* start DATA SUPPLIED *

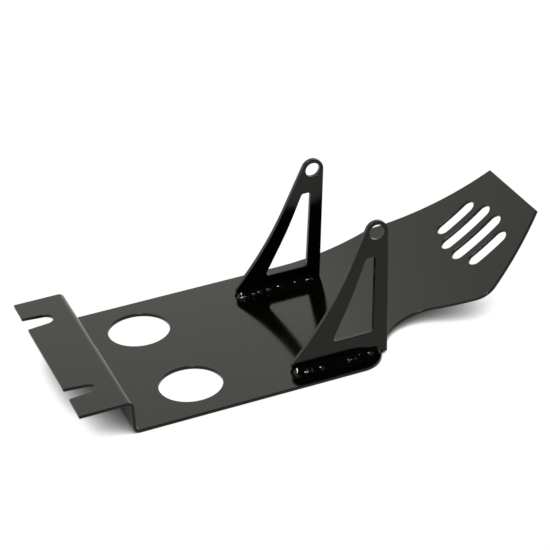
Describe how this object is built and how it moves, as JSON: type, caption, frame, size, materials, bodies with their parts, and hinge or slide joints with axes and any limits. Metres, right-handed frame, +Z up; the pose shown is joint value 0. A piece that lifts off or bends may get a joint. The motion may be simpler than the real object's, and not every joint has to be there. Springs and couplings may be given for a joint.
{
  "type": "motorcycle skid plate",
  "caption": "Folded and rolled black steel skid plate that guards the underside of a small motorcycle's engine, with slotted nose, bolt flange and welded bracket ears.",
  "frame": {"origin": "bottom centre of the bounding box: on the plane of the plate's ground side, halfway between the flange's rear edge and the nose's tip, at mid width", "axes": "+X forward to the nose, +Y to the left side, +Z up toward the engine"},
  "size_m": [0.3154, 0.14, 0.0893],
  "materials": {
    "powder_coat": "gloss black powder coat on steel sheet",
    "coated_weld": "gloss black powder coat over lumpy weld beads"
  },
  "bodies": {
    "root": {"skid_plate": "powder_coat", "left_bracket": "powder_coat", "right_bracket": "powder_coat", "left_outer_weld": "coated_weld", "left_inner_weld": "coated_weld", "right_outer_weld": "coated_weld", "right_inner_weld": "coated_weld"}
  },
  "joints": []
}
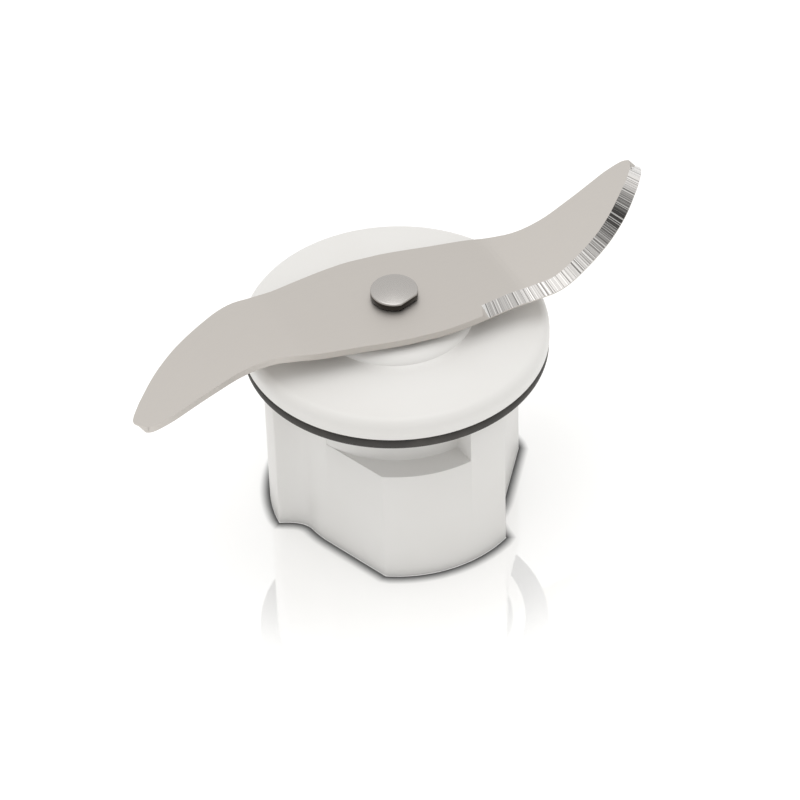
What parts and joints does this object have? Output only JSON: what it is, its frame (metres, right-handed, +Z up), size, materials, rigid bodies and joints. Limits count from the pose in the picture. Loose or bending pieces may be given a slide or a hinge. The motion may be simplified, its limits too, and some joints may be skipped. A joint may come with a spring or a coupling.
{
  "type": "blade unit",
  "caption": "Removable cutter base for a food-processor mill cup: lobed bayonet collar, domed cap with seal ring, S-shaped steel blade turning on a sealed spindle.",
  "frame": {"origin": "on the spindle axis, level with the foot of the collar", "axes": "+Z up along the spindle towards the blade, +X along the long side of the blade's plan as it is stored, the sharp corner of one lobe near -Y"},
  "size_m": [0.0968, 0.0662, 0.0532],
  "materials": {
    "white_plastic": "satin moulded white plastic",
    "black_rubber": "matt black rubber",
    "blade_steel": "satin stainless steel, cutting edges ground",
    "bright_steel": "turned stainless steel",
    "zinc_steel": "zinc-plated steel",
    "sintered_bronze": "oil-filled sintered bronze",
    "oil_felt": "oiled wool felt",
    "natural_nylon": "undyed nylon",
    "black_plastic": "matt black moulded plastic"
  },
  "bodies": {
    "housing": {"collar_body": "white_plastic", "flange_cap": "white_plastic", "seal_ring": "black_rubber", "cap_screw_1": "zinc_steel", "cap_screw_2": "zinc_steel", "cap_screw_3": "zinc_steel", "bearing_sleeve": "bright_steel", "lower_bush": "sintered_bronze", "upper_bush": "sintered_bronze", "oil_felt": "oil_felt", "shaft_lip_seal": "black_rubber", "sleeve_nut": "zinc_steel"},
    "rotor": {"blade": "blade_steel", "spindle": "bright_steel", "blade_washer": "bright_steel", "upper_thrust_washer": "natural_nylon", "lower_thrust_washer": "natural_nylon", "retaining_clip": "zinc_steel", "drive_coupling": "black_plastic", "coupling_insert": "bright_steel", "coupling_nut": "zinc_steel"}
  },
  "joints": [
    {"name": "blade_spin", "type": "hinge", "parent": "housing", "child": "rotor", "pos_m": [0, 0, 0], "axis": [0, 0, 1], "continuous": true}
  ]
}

* end DATA SUPPLIED *

■ **WRITTEN INSTRUCTION**: Please reproduce each record precisely as written.

■ **SOLUTION FOR THIS EXERCISE**:
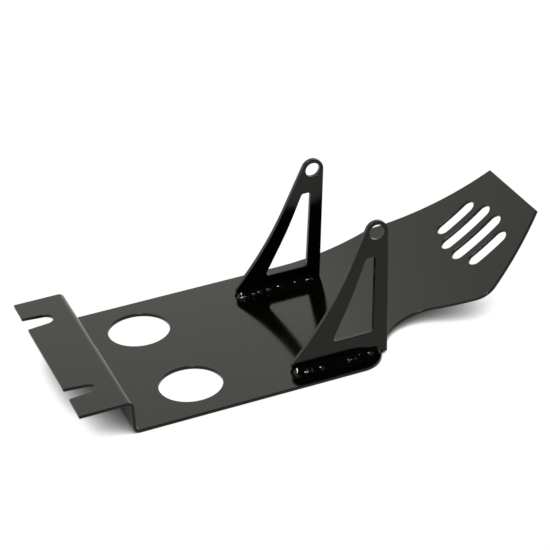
Describe how this object is built and how it moves, as JSON: type, caption, frame, size, materials, bodies with their parts, and hinge or slide joints with axes and any limits. Metres, right-handed frame, +Z up; the pose shown is joint value 0. A piece that lifts off or bends may get a joint. The motion may be simpler than the real object's, and not every joint has to be there. Springs and couplings may be given for a joint.
{
  "type": "motorcycle skid plate",
  "caption": "Folded and rolled black steel skid plate that guards the underside of a small motorcycle's engine, with slotted nose, bolt flange and welded bracket ears.",
  "frame": {"origin": "bottom centre of the bounding box: on the plane of the plate's ground side, halfway between the flange's rear edge and the nose's tip, at mid width", "axes": "+X forward to the nose, +Y to the left side, +Z up toward the engine"},
  "size_m": [0.3154, 0.14, 0.0893],
  "materials": {
    "powder_coat": "gloss black powder coat on steel sheet",
    "coated_weld": "gloss black powder coat over lumpy weld beads"
  },
  "bodies": {
    "root": {"skid_plate": "powder_coat", "left_bracket": "powder_coat", "right_bracket": "powder_coat", "left_outer_weld": "coated_weld", "left_inner_weld": "coated_weld", "right_outer_weld": "coated_weld", "right_inner_weld": "coated_weld"}
  },
  "joints": []
}
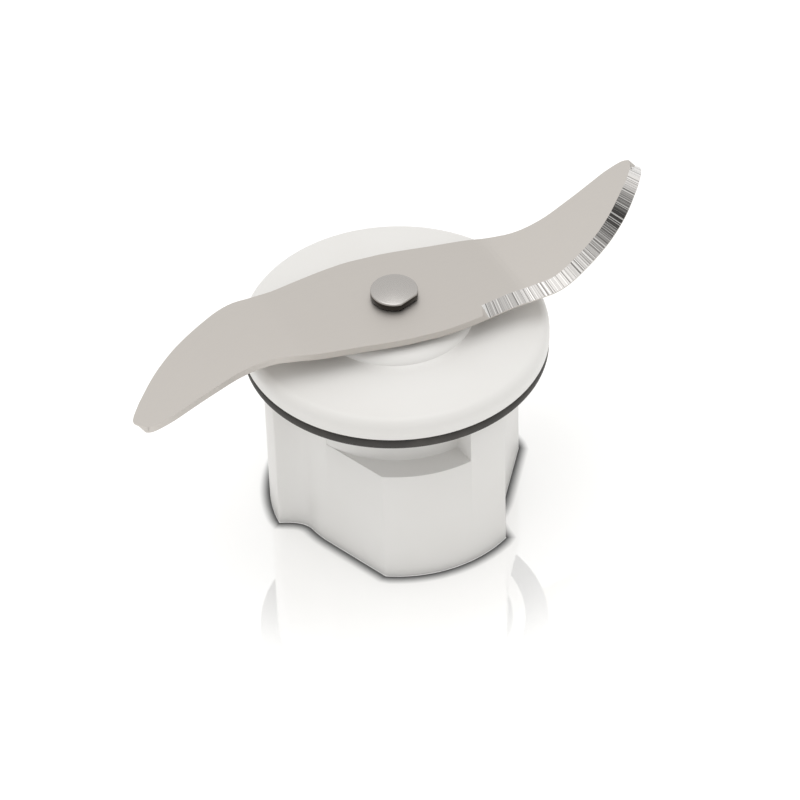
What parts and joints does this object have? Output only JSON: what it is, its frame (metres, right-handed, +Z up), size, materials, rigid bodies and joints. Limits count from the pose in the picture. Loose or bending pieces may be given a slide or a hinge. The motion may be simplified, its limits too, and some joints may be skipped. A joint may come with a spring or a coupling.
{
  "type": "blade unit",
  "caption": "Removable cutter base for a food-processor mill cup: lobed bayonet collar, domed cap with seal ring, S-shaped steel blade turning on a sealed spindle.",
  "frame": {"origin": "on the spindle axis, level with the foot of the collar", "axes": "+Z up along the spindle towards the blade, +X along the long side of the blade's plan as it is stored, the sharp corner of one lobe near -Y"},
  "size_m": [0.0968, 0.0662, 0.0532],
  "materials": {
    "white_plastic": "satin moulded white plastic",
    "black_rubber": "matt black rubber",
    "blade_steel": "satin stainless steel, cutting edges ground",
    "bright_steel": "turned stainless steel",
    "zinc_steel": "zinc-plated steel",
    "sintered_bronze": "oil-filled sintered bronze",
    "oil_felt": "oiled wool felt",
    "natural_nylon": "undyed nylon",
    "black_plastic": "matt black moulded plastic"
  },
  "bodies": {
    "housing": {"collar_body": "white_plastic", "flange_cap": "white_plastic", "seal_ring": "black_rubber", "cap_screw_1": "zinc_steel", "cap_screw_2": "zinc_steel", "cap_screw_3": "zinc_steel", "bearing_sleeve": "bright_steel", "lower_bush": "sintered_bronze", "upper_bush": "sintered_bronze", "oil_felt": "oil_felt", "shaft_lip_seal": "black_rubber", "sleeve_nut": "zinc_steel"},
    "rotor": {"blade": "blade_steel", "spindle": "bright_steel", "blade_washer": "bright_steel", "upper_thrust_washer": "natural_nylon", "lower_thrust_washer": "natural_nylon", "retaining_clip": "zinc_steel", "drive_coupling": "black_plastic", "coupling_insert": "bright_steel", "coupling_nut": "zinc_steel"}
  },
  "joints": [
    {"name": "blade_spin", "type": "hinge", "parent": "housing", "child": "rotor", "pos_m": [0, 0, 0], "axis": [0, 0, 1], "continuous": true}
  ]
}